→ **Goal of the exercise**
Search the listing for the string "this" and copy every line that contains it.
:: Data entries ::
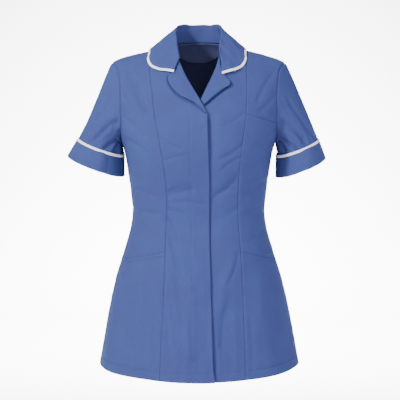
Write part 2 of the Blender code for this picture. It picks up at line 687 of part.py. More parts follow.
def lapel(collection, name, roll, seam, edge, under, cloth):
    """Turned-back lapel: a sheet from its roll line to its outer edge, lifting off the front."""
    down = np.linspace(0.0, 1.0, LAPEL_CELLS_ALONG + 1)[:, None]
    across = np.linspace(0.0, 1.0, LAPEL_CELLS_ACROSS + 1)[None, :]
    roll_line = along(roll, down[:, 0])[:, None, :]
    edge_line = along(edge, down[:, 0])[:, None, :]
    top = along(seam, across[0])[None, :, :]
    flat = roll_line + (edge_line - roll_line) * across[..., None]
    bent = top - (roll_line[:1] + (edge_line[:1] - roll_line[:1]) * across[..., None])
    flat = flat + bent * (1 - down[..., None]) ** 3
    x, height = flat[..., 0], flat[..., 1]
    at_foot = fade((down - LAPEL_FOOT_FROM) / LAPEL_FOOT_OVER)
    at_roll = LAPEL_ROLL_LEVEL + (LAPEL_FOOT_LEVEL - LAPEL_ROLL_LEVEL) * at_foot
    level = at_roll + (LAPEL_EDGE_LEVEL - at_roll) * across
    if under:
        level = level - UNDERLAP_DROP * (1 - fade((x - over_edge_x(height)) / UNDERLAP_FADE))
    body_wall(collection, name, x, height, -1, cloth, level + DOUBLE_CLOTH, DOUBLE_CLOTH)


def collar_lines():
    """Seam, roll and edge of the collar, from its right front end round the neck to its left one."""
    half = np.asarray(COLLAR_SECTIONS)
    mirrored = half[:0:-1] * (-1, 1, 1, -1, 1, 1)
    table = np.concatenate(([COLLAR_RIGHT_END], mirrored, half, [COLLAR_LEFT_END]))
    edges = np.concatenate((np.asarray(COLLAR_RIGHT_EDGE)[:0:-1] * (-1, 1, 1, 1), COLLAR_LEFT_EDGE))
    seam = np.array([on_body(x, height, face) for x, height, face in table[:, :3]])
    seam[:, 2] += COLLAR_SEAM_RISE
    edge = np.array([on_body(*row) for row in edges])
    knots = np.arange(len(table))
    at = np.linspace(0, len(table) - 1, (len(table) - 1) * COLLAR_CELLS_BETWEEN + 1)
    columns = np.column_stack((knots, seam, table[:, 3:], edge, edges[:, 3]))
    lines = np.stack([smooth(columns, 1 + column, at) for column in range(10)], axis=-1)
    return lines[:, :3], lines[:, 3:6], lift_to(lines[:, 6:9], lines[:, 9], True), lines[:, 9:]


def collar_profile(seam, roll, edge, level):
    """Visible side of the collar: up the stand, over the roll and down the fall, less its last run."""
    out = edge - roll
    out[:, 2] = 0.0
    out = unit(out)
    up = np.array((0.0, 0.0, 1.0))
    centre = roll - up * COLLAR_ROLL_RADIUS
    arc = [
        centre + COLLAR_ROLL_RADIUS * (np.cos(np.radians(angle)) * out + np.sin(np.radians(angle)) * up)
        for angle in COLLAR_ARC_DEGREES
    ]
    stand = [seam, (seam + arc[0]) / 2]
    run = edge - arc[-1]
    length = np.linalg.norm(run, axis=1, keepdims=True)
    shares = [(1 - (EDGING_WIDTH + EDGING_GAP) / length) * part for part in COLLAR_FALL_SHARES]
    shares += [1 - EDGING_WIDTH / length, np.ones_like(length)]
    lines = [arc[-1] + run * share + up * COLLAR_BULGE * np.sin(np.pi * share) for share in shares]
    fall = lift_to(np.stack(lines, axis=1), level + COLLAR_FALL_RISE, False)
    cells = len(COLLAR_FALL_SHARES)
    shell = np.concatenate((np.stack(stand + arc, axis=1), fall[:, :cells]), axis=1)
    return shell, fall[:, cells:]


def sheet_normals(grid, closed=False):
    """Unit normals of a grid of points, from the neighbours of each; its columns may be closed."""
    along_rows = np.gradient(grid, axis=0)
    if closed:
        across = np.roll(grid, -1, axis=1) - np.roll(grid, 1, axis=1)
    else:
        across = np.gradient(grid, axis=1)
    return unit(np.cross(along_rows, across))


def collar(collection, cloth, white):
    """Collar with its stand and fall, and the white edging along its outer edge."""
    shell, strip = collar_profile(*collar_lines())
    normals = sheet_normals(np.concatenate((shell, strip), axis=1))
    facing_up = np.sign(normals[..., 2].mean(axis=0)[-1])
    normals = normals * facing_up
    count = shell.shape[1]
    cloth_wall(collection, "collar", shell, shell - normals[:, :count] * COLLAR_THICK, cloth)
    cloth_wall(collection, "collar_edging", strip, strip - normals[:, count:] * EDGING_THICK, white)


def armhole_ring(side):
    """Points round an armhole, from the shoulder down the front and up the back, and the way out."""
    rows = np.arange(UNDERARM_ROW, SHOULDER_ROW + 1, dtype=float)
    points, normals = [], []
    for face in (-1, 1):
        x = np.full_like(rows, ARMHOLE[0][1])
        for _ in range(SETTLING_ROUNDS):
            x = armhole_out(row_height(side * x, rows, face), face)
        height = row_height(side * x, rows, face)
        line = on_body(side * x, height, face)
        facing = unit(slope(side * x, surface_y(side * x, height, face), height, face))
        order = slice(None, None, -1) if face < 0 else slice(1, -1)
        points.append(line[order])
        normals.append(facing[order])
    ring = np.concatenate(points)
    normal = np.concatenate(normals)
    way = unit(np.cross(np.roll(ring, -1, axis=0) - np.roll(ring, 1, axis=0), normal))
    way *= np.sign(((ring.mean(axis=0) - ring) * way).sum())
    return ring, normal, way


def sleeve_ring(sleeve, share, less=0.0):
    """Ring round a sleeve's cuff at a share from its top to its foot, drawn in by an amount."""
    side, top_out, top_z, top_half, foot_out, foot_z, foot_half, tilt = sleeve
    half = top_half + (foot_half - top_half) * share - less
    depth = SLEEVE_HALF_DEPTH * (1 + (SLEEVE_DEPTH_GROWTH - 1) * share) - less
    out = top_out + (foot_out - top_out) * share
    middle = np.array((side * out, 0.0, top_z + (foot_z - top_z) * share))
    wide = np.array((side * np.cos(np.radians(tilt)), 0.0, np.sin(np.radians(tilt)))) * half
    deep = np.array((0.0, -depth, -CUFF_FRONT_DIP))
    ring, _, _ = armhole_ring(side)
    steps = np.linalg.norm(np.roll(ring, -1, axis=0) - ring, axis=1)
    down = steps[:ARMHOLE_CELLS]
    up = steps[ARMHOLE_CELLS:]
    front = np.concatenate(([0.0], np.cumsum(down))) / down.sum()
    rear = np.cumsum(up)[:-1] / up.sum()
    angle = np.pi * np.concatenate((front, 1 + rear))[:, None]
    return middle + np.cos(angle) * wide + np.sin(angle) * deep


def sleeve_grid(sleeve):
    """Outer points of a sleeve: out of the armhole, over the arm and down inside the cuff."""
    side = sleeve[0]
    ring, normal, way = armhole_ring(side)
    start = ring + way * SLEEVE_GAP
    end = sleeve_ring(sleeve, 0.0, SLEEVE_UNDER_CUFF)
    foot = sleeve_ring(sleeve, SLEEVE_FOOT_SHARE, SLEEVE_UNDER_CUFF)
    reach = np.linalg.norm(end - start, axis=1, keepdims=True)
    pull = np.clip(reach * SLEEVE_START_SHARE, *SLEEVE_START_PULL)
    down = unit(foot - end)
    rings = []
    for share in SLEEVE_RINGS:
        mixed = (3 - 2 * share) * share ** 2
        leaving = share * (1 - share) ** 2 * pull * way
        arriving = share ** 2 * (1 - share) * reach * SLEEVE_END_PULL * down
        rings.append(start * (1 - mixed) + end * mixed + leaving - arriving)
    rings += [(end + foot) / 2, foot]
    return np.stack(rings), normal


def sleeves(collection, cloth, white):
    """Both sleeves with their turn-up cuffs and the white edging round the cuffs' tops."""
    for name, *sleeve in SLEEVES:
        outer, normal = sleeve_grid(sleeve)
        normals = sheet_normals(outer, True)
        centre = outer.mean(axis=1, keepdims=True)
        normals = normals * np.sign(((outer - centre) * normals).sum())
        normals[0] = normal
        cloth_wall(collection, f"sleeve_{name}", outer, outer - normals * CLOTH, cloth, True)
        depth = np.hypot(sleeve[4] - sleeve[1], sleeve[5] - sleeve[2])
        edging = EDGING_WIDTH / depth
        below = (EDGING_WIDTH + SEAM_GAP) / depth
        shares = np.linspace(below, 1.0, CUFF_CELLS + 1)
        cuff_ring(collection, f"cuff_{name}", sleeve, shares, DOUBLE_CLOTH, cloth)
        cuff_ring(collection, f"cuff_edging_{name}", sleeve, (0.0, edging), EDGING_THICK, white)


def cuff_ring(collection, name, sleeve, shares, thickness, material):
    """Band round the sleeve between shares of the cuff's depth."""
    outer = np.stack([sleeve_ring(sleeve, share) for share in shares])
    inner = np.stack([sleeve_ring(sleeve, share, thickness) for share in shares])
    cloth_wall(collection, name, outer, inner, material, True)


def build():
    """Make every piece of the tunic."""
    collection = start_collection()
    cloth = finish("tunic_cloth", TUNIC_BLUE)
    facing_cloth = finish("facing_cloth", FACING_BLUE)
    white = finish("edging_cloth", EDGING_WHITE)
    front_centres(collection, cloth)
    placket(collection, cloth)
    side_fronts(collection, cloth)
    back(collection, cloth, facing_cloth)
    lapel(collection, "lapel_right", RIGHT_LAPEL_ROLL, RIGHT_LAPEL_SEAM, RIGHT_LAPEL_EDGE, False, cloth)
    lapel(collection, "lapel_left", LEFT_LAPEL_ROLL, LEFT_LAPEL_SEAM, LEFT_LAPEL_EDGE, True, cloth)
    collar(collection, cloth, white)
    sleeves(collection, cloth, white)


build()
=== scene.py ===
"""Looks of a short-sleeved healthcare tunic that stands hollow, filled out as worn.

Every visible piece is a thin shell of cloth on the same form as its solid, with finer folds, seams,
hems and stitching. Units are metres; +X is the wearer's left, -Y the front and +Z up.
"""
import logging
from dataclasses import dataclass
from enum import Enum
from typing import Any, Callable, Sequence

import bpy
import numpy as np
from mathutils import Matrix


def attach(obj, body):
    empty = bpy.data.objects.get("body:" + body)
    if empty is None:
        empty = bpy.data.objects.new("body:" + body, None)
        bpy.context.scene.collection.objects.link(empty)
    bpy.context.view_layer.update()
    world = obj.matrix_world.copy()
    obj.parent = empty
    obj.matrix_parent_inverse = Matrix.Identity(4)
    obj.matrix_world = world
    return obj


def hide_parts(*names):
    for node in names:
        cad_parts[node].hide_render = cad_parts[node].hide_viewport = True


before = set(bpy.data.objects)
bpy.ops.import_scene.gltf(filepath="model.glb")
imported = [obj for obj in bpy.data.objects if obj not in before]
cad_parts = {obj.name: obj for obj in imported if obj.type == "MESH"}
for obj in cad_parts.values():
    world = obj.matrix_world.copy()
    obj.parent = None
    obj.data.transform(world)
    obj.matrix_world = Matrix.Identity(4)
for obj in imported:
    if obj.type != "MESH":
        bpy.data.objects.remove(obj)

LOG = logging.getLogger("tunic")
Array = np.ndarray
Table = Sequence[Sequence[float]]
Line = Callable[[Array], Array]
Pair = tuple[float, float]
Triple = tuple[float, float, float]
Path = tuple[Array, Array]

BODY = "root"
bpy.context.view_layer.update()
CLOTH = 0.0012
HALF_GAP = 0.0001
SEAM_RUB_REACH = 0.0022
FOLD_RUB_REACH = 0.002
STITCH_LEVEL = 0.0003
SETTLING_ROUNDS = 12
SLOPE_STEP = 1e-6
TINY = 1e-12
NOISE_CELLS = 64
# Radians that Blender's wave texture turns through in one unit.
WAVE_RADIANS = 20


class Face(Enum):
    """Front or back of the body; the value is the sign of y."""

    FRONT = -1
    BACK = 1


class Side(Enum):
    """The wearer's side; the value is the sign of x."""

    RIGHT = -1
    LEFT = 1


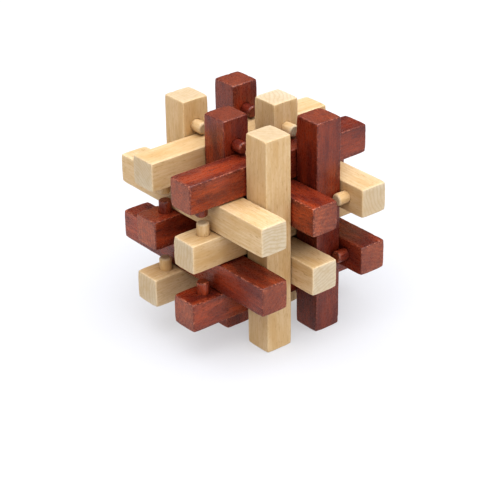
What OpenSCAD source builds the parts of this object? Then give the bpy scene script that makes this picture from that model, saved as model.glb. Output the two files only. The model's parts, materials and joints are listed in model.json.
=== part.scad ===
// Burr puzzle of square wooden sticks that cross in three directions and lock one another.
// Posts stand along Z, rails run along Y and bars run along X. Short dowels glued near the
// ends of a stick stop it from sliding out past its neighbours. Two bars are plain: they are
// the keys that come out first. Millimetres. The origin is the centre of the bounding box,
// at the level of the posts' feet.

/* [Stick] */
// Width of a stick across its flats
stick_w = 12; // [10:0.5:16]
// Length of a rail or bar beyond the centre line of its dowel
stick_tail = 9.5; // [6:0.5:16]
// Length of a post beyond the centre line of its dowel
post_tail = 11; // [6:0.5:16]
// Radius on the edges of a stick
edge_r = 0.5; // [0.3:0.1:1.5]

/* [Dowel] */
// Diameter of a dowel
dowel_d = 5; // [3:0.5:6]
// Length of a dowel that stands proud of its stick
dowel_out = 5; // [3:0.5:5.5]
// Length of a dowel that is glued into its stick
dowel_in = 7; // [4:0.5:8]
// Chamfer on both ends of a dowel
dowel_chamfer = 0.6; // [0.2:0.1:1]

/* [Fit] */
// Clearance between two sticks that cross
cross_gap = 0.4; // [0.3:0.1:1.5]
// Play of a rail or bar along its own length, each way from its middle place
end_play = 0.9; // [0.4:0.1:2]
// Play of a post along its own length, each way from its middle place
post_play = 0.4; // [0.4:0.1:2]
// Gap left where a dowel has come to rest against a stick
stop_gap = 0.1; // [0.05:0.05:0.3]
// Glue film around a dowel
glue_gap = 0.05; // [0.02:0.01:0.1]

/* [Hidden] */
$fn = 48;

// Distance between neighbouring layers of sticks
half_pitch = stick_w + cross_gap;
// Distance of a dowel's centre line from the middle of a stick that had no play
dowel_min = 2 * half_pitch + stick_w / 2 + dowel_d / 2;
post_l = 2 * (dowel_min + post_play + post_tail);
// How far a rail or bar is off its middle place when a dowel stops it
slack = end_play - stop_gap;
// Rails and bars hang together as one stack, which has dropped onto the posts' lower dowels
stack_z = post_l / 2 - (post_play - stop_gap);
// Room for glue under a dowel
glue_pocket = 0.5;
// How far a cutting shape runs past the face that it cuts
past = 1;

LIGHT = [0.87, 0.72, 0.48];
DARK = [0.45, 0.13, 0.07];

// Each stick: name, the axis it runs along, its place in half pitches from the centre,
// its wood, the side its dowels point to (0 for a plain key), and how far it has slid,
// as a share of the slack. A post's dowels point along X, a rail's along Z, a bar's along Y.
STICKS = [
    ["post_front_left", "z", [-2, -1, 0], LIGHT, 1, 0],
    ["post_front_centre", "z", [0, -1, 0], DARK, 1, 0],
    ["post_front_right", "z", [2, -1, 0], LIGHT, -1, 0],
    ["post_back_left", "z", [-2, 1, 0], DARK, 1, 0],
    ["post_back_centre", "z", [0, 1, 0], LIGHT, 1, 0],
    ["post_back_right", "z", [2, 1, 0], DARK, -1, 0],
    ["rail_left_top", "y", [-1, 0, 2], LIGHT, -1, 0.6],
    ["rail_left_middle", "y", [-1, 0, 0], DARK, 1, 1],
    ["rail_left_bottom", "y", [-1, 0, -2], LIGHT, 1, 0],
    ["rail_right_top", "y", [1, 0, 2], DARK, -1, -0.8],
    ["rail_right_middle", "y", [1, 0, 0], LIGHT, 1, -0.1],
    ["rail_right_bottom", "y", [1, 0, -2], DARK, 1, -1],
    ["key_bar_upper", "x", [0, -2, 1], LIGHT, 0, -1],
    ["key_bar_lower", "x", [0, -2, -1], DARK, 0, -1],
    ["bar_middle_upper", "x", [0, 0, 1], DARK, 1, -1],
    ["bar_middle_lower", "x", [0, 0, -1], LIGHT, 1, -1],
    ["bar_back_upper", "x", [0, 2, 1], LIGHT, -1, -1],
    ["bar_back_lower", "x", [0, 2, -1], DARK, -1, -1],
];

function name_of(s) = s[0];
function run_of(s) = s[1];
function wood_of(s) = s[3];
function side_of(s) = s[4];
function slid_of(s) = s[5] * slack;
function dowel_at(s) = dowel_min + (run_of(s) == "z" ? post_play : end_play);
function length_of(s) = run_of(s) == "z" ? post_l : 2 * (dowel_at(s) + stick_tail);

// Names of a stick's low and high ends
function ends_of(s) =
    run_of(s) == "z" ? ["bottom", "top"] :
    run_of(s) == "y" ? ["front", "back"] :
    ["left", "right"];

// Centre of a stick. X is counted from the bars' middle, which have all slid towards -X.
function centre_of(s) =
    half_pitch * s[2]
    + (run_of(s) == "z" ? [slack, 0, post_l / 2] :
       run_of(s) == "y" ? [slack, slid_of(s), stack_z] :
       [slack + slid_of(s), 0, stack_z]);

// Turn that lays a stick along its axis, and roll that brings its dowels to their side
function turn_of(s) =
    run_of(s) == "z" ? [0, 0, 0] :
    run_of(s) == "y" ? [-90, 0, 0] :
    [0, 90, 0];
function roll_of(s) =
    run_of(s) == "z" ? (side_of(s) < 0 ? 180 : 0) :
    run_of(s) == "y" ? -90 * side_of(s) :
    90 * side_of(s);

DOWELLED = [for (s = STICKS) if (side_of(s) != 0) s];
function dowel_name(s, end) = str(name_of(s), "_dowel_", ends_of(s)[end]);

// Rectangle with rounded corners, about the origin
module rounded_rectangle(w, l) {
    square([w - 2 * edge_r, l], center = true);
    square([w, l - 2 * edge_r], center = true);
    for (x = [-1, 1], y = [-1, 1])
        translate([x * (w / 2 - edge_r), y * (l / 2 - edge_r)])
            circle(edge_r);
}

// Square bar along Z with its long edges and its end edges rounded
module rounded_bar(l) {
    intersection() {
        linear_extrude(l, center = true)
            rounded_rectangle(stick_w, stick_w);
        rotate([90, 0, 0])
            linear_extrude(stick_w, center = true)
                rounded_rectangle(stick_w, l);
        rotate([90, 0, 90])
            linear_extrude(stick_w, center = true)
                rounded_rectangle(stick_w, l);
    }
}

// Blind hole for a dowel, bored from the stick's +X face
module dowel_hole() {
    depth = dowel_in + glue_pocket;
    translate([stick_w / 2 - depth, 0, 0])
        rotate([0, 90, 0])
            cylinder(h = depth + past, d = dowel_d + 2 * glue_gap);
}

// Puts a piece that is drawn along Z, with its dowels towards +X, where its stick belongs
module at_stick(s) {
    translate(centre_of(s))
        rotate(turn_of(s))
            rotate([0, 0, roll_of(s)])
                children();
}

module stick(s) {
    color(wood_of(s))
        at_stick(s)
            difference() {
                rounded_bar(length_of(s));
                if (side_of(s) != 0)
                    for (end = [-1, 1])
                        translate([0, 0, end * dowel_at(s)])
                            dowel_hole();
            }
}

// Round peg: glued into the stick for part of its length, free at the other end
module dowel(s, end) {
    r = dowel_d / 2;
    c = dowel_chamfer;
    color(wood_of(s))
        at_stick(s)
            translate([stick_w / 2, 0, (2 * end - 1) * dowel_at(s)])
                rotate([0, 90, 0])
                    rotate_extrude()
                        polygon([
                            [0, -dowel_in],
                            [r - c, -dowel_in],
                            [r, -dowel_in + c],
                            [r, dowel_out - c],
                            [r - c, dowel_out],
                            [0, dowel_out]
                        ]);
}

for (s = STICKS)
    stick(s);

for (s = DOWELLED)
    for (end = [0, 1])
        dowel(s, end);
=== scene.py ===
import json
import math
import random

import bpy
from mathutils import Matrix, Vector, noise


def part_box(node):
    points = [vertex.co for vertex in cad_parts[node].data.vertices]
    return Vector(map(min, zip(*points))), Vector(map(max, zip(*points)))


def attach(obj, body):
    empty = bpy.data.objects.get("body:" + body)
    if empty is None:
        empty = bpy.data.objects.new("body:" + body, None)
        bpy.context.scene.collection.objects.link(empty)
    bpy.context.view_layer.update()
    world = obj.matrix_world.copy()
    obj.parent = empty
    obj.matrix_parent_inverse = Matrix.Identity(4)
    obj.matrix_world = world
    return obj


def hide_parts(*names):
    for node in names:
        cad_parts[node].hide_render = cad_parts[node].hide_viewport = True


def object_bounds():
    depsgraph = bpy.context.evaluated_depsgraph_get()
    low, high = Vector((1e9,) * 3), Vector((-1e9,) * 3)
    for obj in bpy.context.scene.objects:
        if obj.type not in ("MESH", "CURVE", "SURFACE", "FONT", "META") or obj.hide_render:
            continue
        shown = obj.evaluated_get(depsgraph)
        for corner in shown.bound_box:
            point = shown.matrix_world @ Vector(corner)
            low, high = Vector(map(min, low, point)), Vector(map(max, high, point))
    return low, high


# A burr puzzle of eighteen square sticks with glued-in dowels. Every stick and dowel takes its place and
# size from its CAD node. A piece is drawn in millimetres in a frame of its own: the stick's length, or the
# dowel's axis, lies along Z, and a stick's dowels point along +X. The stage and the camera are in metres.

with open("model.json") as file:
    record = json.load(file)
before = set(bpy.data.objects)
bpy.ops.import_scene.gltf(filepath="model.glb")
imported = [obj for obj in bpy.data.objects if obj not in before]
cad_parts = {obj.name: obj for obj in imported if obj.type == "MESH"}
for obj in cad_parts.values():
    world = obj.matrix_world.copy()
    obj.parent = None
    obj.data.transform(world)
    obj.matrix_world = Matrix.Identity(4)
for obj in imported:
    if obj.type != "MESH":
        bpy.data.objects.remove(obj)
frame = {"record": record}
cad_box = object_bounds()

MM = 0.001
TINY = 1e-4             # distance that counts as none

# Stick
EDGE_R = 0.5            # mean radius of the sanded edges
EDGE_R_WANDER = 0.28    # share of it by which the radius wanders along an edge
EDGE_R_WAVES = 0.11     # how fast it wanders, in waves per millimetre
EDGE_BAND = 0.9         # how far onto the flats the edge colours reach: wear, stain and, on the stained sticks, a partly painted highlight
CORNER_WEAR = 0.8       # share by which the radius is larger at a corner
CORNER_REACH = 3.0      # how far along the edges that goes
WEAR_LIMIT = 0.6        # share of an edge's radius that wear takes away at most
ARC_STEPS = 4           # grid cells across half of a rounded edge
CELL = 1.1              # grid cell on the flats
SHARP_ANGLE = 38        # degrees between two faces from which their shared edge is sharp

# Flats, which sanding has left uneven
FACE_WAVE = 0.035       # depth of the unevenness
STICK_WAVES = 0.23      # waves per millimetre on a stick
DOWEL_WAVES = 0.5       # and on a dowel
NOISE_SPAN = 50         # how far apart two pieces' places in the noise may lie, along each axis

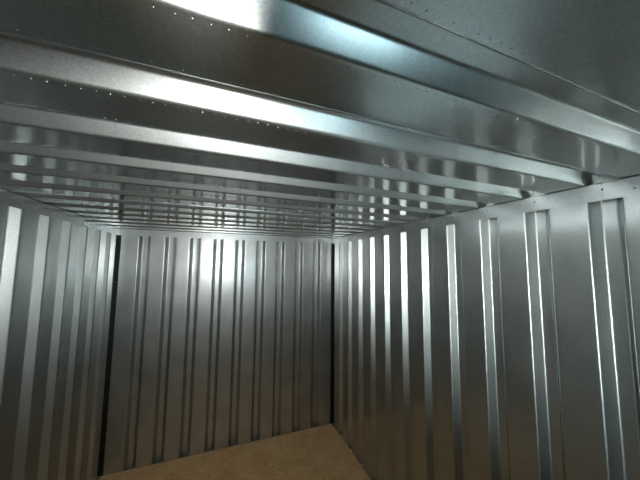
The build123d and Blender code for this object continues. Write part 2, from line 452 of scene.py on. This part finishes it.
def zinc(name, dark, light, shine, rough, polished, share, glancing, wear, crystal, tilt, dents):
    """Zinc coating of small crystals: a broad sheen, with a share of the surface more polished."""
    material, tree, shader = new_material(name, 1.0)
    place = add(tree, "ShaderNodeTexCoord").outputs["Object"]
    cells = add(tree, "ShaderNodeTexVoronoi", {"Vector": place, "Scale": 1 / crystal})
    parts = add(tree, "ShaderNodeSeparateColor", {"Color": cells.outputs["Color"]})
    cloud = add(tree, "ShaderNodeTexNoise", {"Vector": place, "Scale": 5.0, "Detail": 5.0})
    smear = add(tree, "ShaderNodeTexNoise", {"Vector": place, "Scale": 38.0, "Detail": 3.0})

    shade = worked(tree, "ADD", mapped(tree, cloud.outputs["Fac"], 0.3, 0.7), parts.outputs["Red"])
    colour = add(tree, "ShaderNodeMix", {"Factor": mapped(tree, shade, 0.2, 1.8)}, data_type="RGBA")
    colour.inputs["A"].default_value = (*dark, 1)
    colour.inputs["B"].default_value = (*light, 1)
    tree.links.new(colour.outputs["Result"], shader.inputs["Base Color"])
    bright = add(tree, "ShaderNodeBsdfPrincipled", {"Base Color": (*shine, 1), "Metallic": 1.0})

    facing = add(tree, "ShaderNodeLayerWeight", {"Blend": 0.5}).outputs["Facing"]
    gloss = mapped(tree, facing, 0.35, 0.85, 1, glancing)
    patch = mapped(tree, smear.outputs["Fac"], 0.3, 0.7, 1 - wear, 1 + wear)
    blur = worked(tree, "MULTIPLY", gloss, patch)
    normal = leaning_normal(tree, place, cells, tilt, dents)
    for surface, roughness in ((shader, rough), (bright, polished)):
        tree.links.new(worked(tree, "MULTIPLY", blur, roughness), surface.inputs["Roughness"])
        tree.links.new(normal, surface.inputs["Normal"])
    both = add(tree, "ShaderNodeMixShader", {0: share, 1: shader.outputs[0], 2: bright.outputs[0]})
    tree.links.new(both.outputs[0], tree.nodes["Material Output"].inputs["Surface"])
    return material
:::
→ **Exercise output**
Write part 2 of the Blender code for this picture. It picks up at line 687 of part.py. More parts follow.
What OpenSCAD source builds the parts of this object? Then give the bpy scene script that makes this picture from that model, saved as model.glb. Output the two files only. The model's parts, materials and joints are listed in model.json.
The build123d and Blender code for this object continues. Write part 2, from line 452 of scene.py on. This part finishes it.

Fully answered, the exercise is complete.